BEGIN DATA PROVIDED

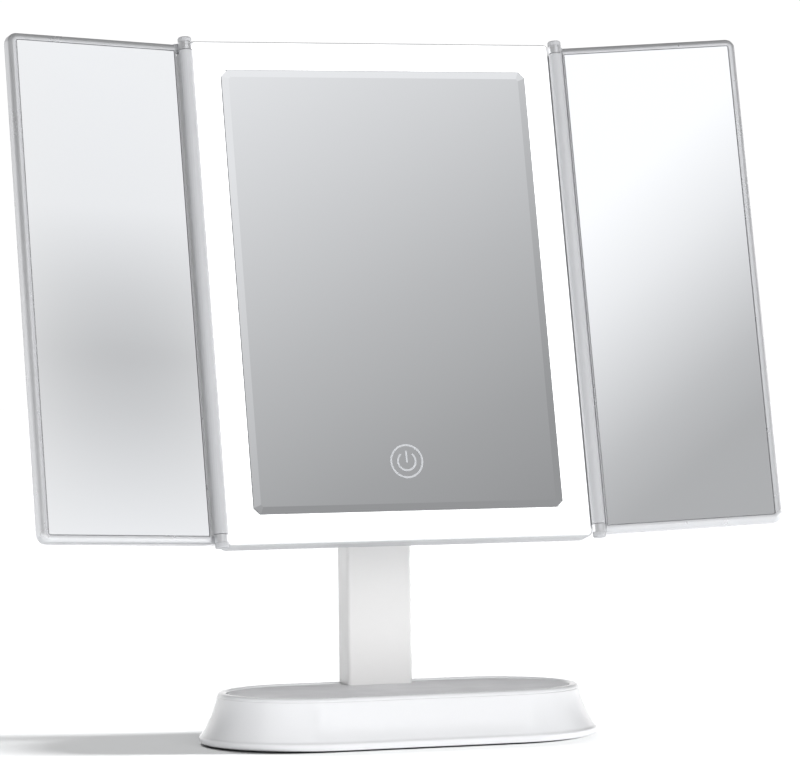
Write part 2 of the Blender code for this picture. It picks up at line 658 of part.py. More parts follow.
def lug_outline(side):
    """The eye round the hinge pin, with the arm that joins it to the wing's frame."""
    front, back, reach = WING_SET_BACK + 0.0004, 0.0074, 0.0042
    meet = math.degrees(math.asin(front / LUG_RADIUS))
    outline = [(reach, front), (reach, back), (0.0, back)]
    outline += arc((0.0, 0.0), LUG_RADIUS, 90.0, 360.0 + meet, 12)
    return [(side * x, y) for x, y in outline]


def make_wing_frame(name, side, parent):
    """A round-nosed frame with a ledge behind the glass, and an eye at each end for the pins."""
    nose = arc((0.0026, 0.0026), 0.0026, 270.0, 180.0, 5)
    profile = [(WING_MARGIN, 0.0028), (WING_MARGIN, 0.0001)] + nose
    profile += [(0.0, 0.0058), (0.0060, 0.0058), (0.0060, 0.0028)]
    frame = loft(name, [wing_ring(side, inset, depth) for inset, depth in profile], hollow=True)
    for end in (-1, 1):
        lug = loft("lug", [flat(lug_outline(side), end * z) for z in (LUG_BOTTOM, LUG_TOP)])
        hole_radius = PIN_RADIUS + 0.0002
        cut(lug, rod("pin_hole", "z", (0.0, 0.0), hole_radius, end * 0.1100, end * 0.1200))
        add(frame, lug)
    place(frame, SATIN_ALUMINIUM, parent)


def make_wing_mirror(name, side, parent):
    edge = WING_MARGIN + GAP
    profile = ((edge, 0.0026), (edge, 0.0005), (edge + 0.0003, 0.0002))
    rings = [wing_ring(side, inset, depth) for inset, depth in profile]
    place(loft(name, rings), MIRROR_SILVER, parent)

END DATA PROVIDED

* SHORT TASK
All of the data needs to be printed once more, exactly.

* RESULT FOR THIS EXERCISE
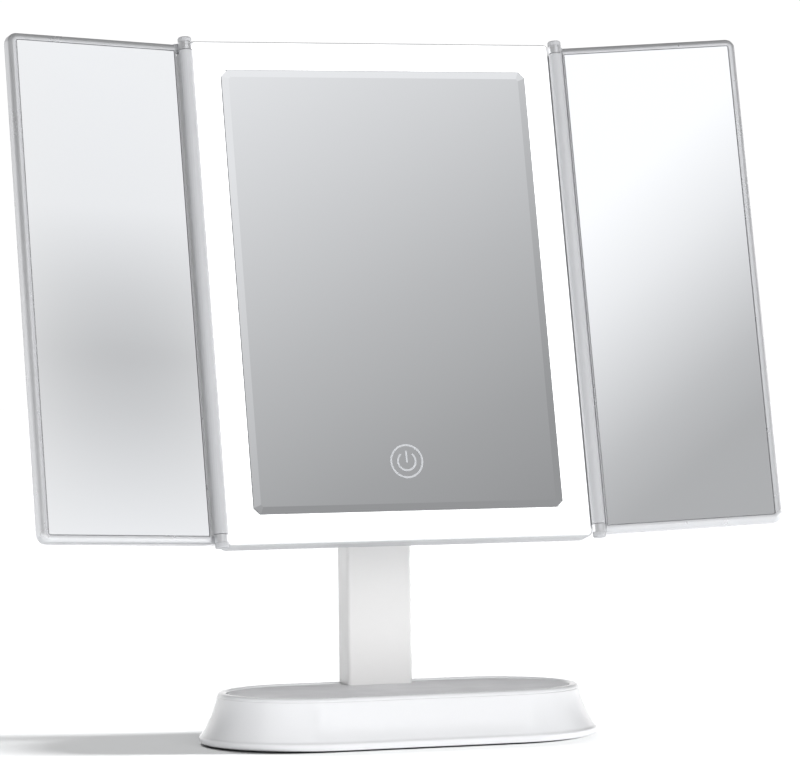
Write part 2 of the Blender code for this picture. It picks up at line 658 of part.py. More parts follow.
def lug_outline(side):
    """The eye round the hinge pin, with the arm that joins it to the wing's frame."""
    front, back, reach = WING_SET_BACK + 0.0004, 0.0074, 0.0042
    meet = math.degrees(math.asin(front / LUG_RADIUS))
    outline = [(reach, front), (reach, back), (0.0, back)]
    outline += arc((0.0, 0.0), LUG_RADIUS, 90.0, 360.0 + meet, 12)
    return [(side * x, y) for x, y in outline]


def make_wing_frame(name, side, parent):
    """A round-nosed frame with a ledge behind the glass, and an eye at each end for the pins."""
    nose = arc((0.0026, 0.0026), 0.0026, 270.0, 180.0, 5)
    profile = [(WING_MARGIN, 0.0028), (WING_MARGIN, 0.0001)] + nose
    profile += [(0.0, 0.0058), (0.0060, 0.0058), (0.0060, 0.0028)]
    frame = loft(name, [wing_ring(side, inset, depth) for inset, depth in profile], hollow=True)
    for end in (-1, 1):
        lug = loft("lug", [flat(lug_outline(side), end * z) for z in (LUG_BOTTOM, LUG_TOP)])
        hole_radius = PIN_RADIUS + 0.0002
        cut(lug, rod("pin_hole", "z", (0.0, 0.0), hole_radius, end * 0.1100, end * 0.1200))
        add(frame, lug)
    place(frame, SATIN_ALUMINIUM, parent)


def make_wing_mirror(name, side, parent):
    edge = WING_MARGIN + GAP
    profile = ((edge, 0.0026), (edge, 0.0005), (edge + 0.0003, 0.0002))
    rings = [wing_ring(side, inset, depth) for inset, depth in profile]
    place(loft(name, rings), MIRROR_SILVER, parent)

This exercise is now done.